「給料は上がらない」「物価高騰で生活費が苦しい」。未来予測に希望が持てない今の日本では、どんな行動がお金を生み出すのか。「日本人の使えるお金が、ゼロになったわけではない」と堀江貴文氏は説く。
著書『あり金は全部使え』(マガジンハウス新書)より一部抜粋・再構成してお届けする。
日本は凋落しているか?
仕事の忙しい現役世代にとって、日本経済の凋落は、見過ごすことのできない問題だろう。国の経済の浮き沈みは、働き手すべての賃金に影響する。 経済の成長率で年々、日本がランキングを下げているニュースや、大手企業や国内の土地が外資に買われるのを見ると「日本は貧しくなったなぁ……」「給料は上がらないんだろうなぁ……」と、ため息をつきたくなると思う。
ちなみに2025年のアジア経済成長率ランキングで、日本は24位。上げ調子のマカオ、ベトナム、インドなどに大きく差をつけられている。中国、台湾、韓国よりも下だ。世界では172位と、順位的には、しばらく低迷している。
少子高齢化で、人口ボーナスの見こみは絶望的のため、正直なところ日本の経済の成長ターンは「終わった」感が強い。

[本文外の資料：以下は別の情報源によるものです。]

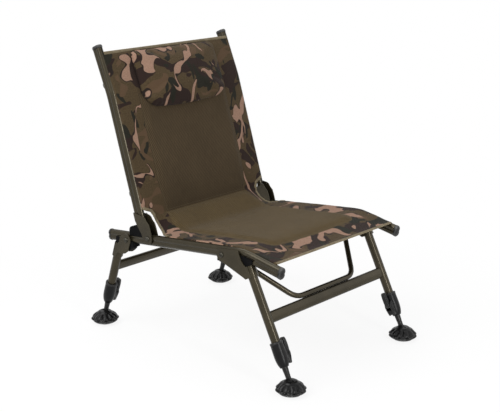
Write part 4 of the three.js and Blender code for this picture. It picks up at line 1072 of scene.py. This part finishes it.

とはいえ、である。 経済成長率が歩留まりな状態は、実は数十年前から変わっておらず、リーマン・ショックなどを最低限のダメージで乗り越え、大きな経済破綻もなかった。全体の経済力では依然、先進国の上位をキープしているのだ。
2024年時点での日本の名目ベースのGDP(国内総生産)は、世界の第4位。アジアでは中国に次ぐ第2位だ。1位に返り咲くのは難しいかもしれないが、近年のマーケットの情勢を見る限り、大きく下がることもないと思われる。
僕は世界を飛び回ってビジネスをしているので、円の信頼度が世界のマーケットで、いかに高く信頼されているか、よく実感している。ネガティブな一面を切り取ったニュースだけで、悲観することはない。
日本人として、日本で生活している。世界基準で見れば、それだけでトップクラスの大金持ちなのである。急成長するアジア経済のなかで、日本は決して、置いて行かれている分野ばかりではない。
日本人の使えるお金が、ゼロになったわけではない
インバウンドを軸にした観光業は絶好調だ。訪日観光客の数は2025年上半期ですでに2000万人を超えている。過去最速のペースで、おそらく来年も記録は更新されるだろう。昨年のインバウンド消費は8兆円強。この額も、続いて更新されるはずだ。小さな国の国家予算並みの収益を、観光で稼ぎ出している国は、そう多くはない。都心や地方の観光地は、もはや日本人の方が少ないような印象だ。数字で測るまでもなく、日本の観光ブランドは、世界で抜きん出ている。安くて安全で、質のいいサービスを楽しめる。
それが日本ブランドの強みだ。裕福な中国・韓国・シンガポールなどアジア周辺国の訪問客を、採り入れやすい地政学的なリードもある。
この地政学的な利は、西洋諸国からは、とても魅力的に解釈されている。
中国やタイなど、近年のアジア経済のキーポイントとなる国へのアクセスが、西洋諸国はあまり良くない。歴史的な関係性も、深いとは言えない。豊富なアジアマネーの行き先は、地理が近く、交易の長い歴史を積み重ねてきた日本に集中するのは当然の流れだ。
特に、遣隋使・遣唐使の時代から東アジアとの交流が盛んだった九州地方は、今後も台湾や香港の有力企業が進出し、顕著な経済成長が見こまれる。日本はアジアマネーのほぼ中心にいて、高い観光ブランドを保ちつつ、周辺の経済成長国のお金の流動を「様子見」できる。世界情勢がどれだけ変わろうと、日本はアジア金融の要衝という、恵まれたポジションであり続けるのだ。
日本は一概に、貧しくなったわけではない。例えば、あなたの給料が低いのは別に「日本が凋落した」からではなく、単純に努力が足りないか、選んだ会社が悪いだけだ。
かつて僕は著書のなかで、次のように論じている。
「生まれた場所、今住んでいる場所に人生を決められる時代の終わり――これこそがN(日本)の解体の本質だ。その後に待っているのは、完全な自由競争社会である」 ITによるグローバリゼーションによって、日本の経済的優位は薄れたけれど、膨大な投資マネーと人的リソースは、怒濤の勢いで流れこんでいる。
人もお金も、国を超えて混ざり合っているのだ。『ジャパン・アズ・ナンバーワン』の時代は、とうに過ぎ去った。でも、日本人の使えるお金が、ゼロになったわけではない。ダイナミックな変化を楽しみつつ、新しいフォーマットの世界で自由に働き、遊び尽くせる人が、真のお金持ちになれる時代なのだ。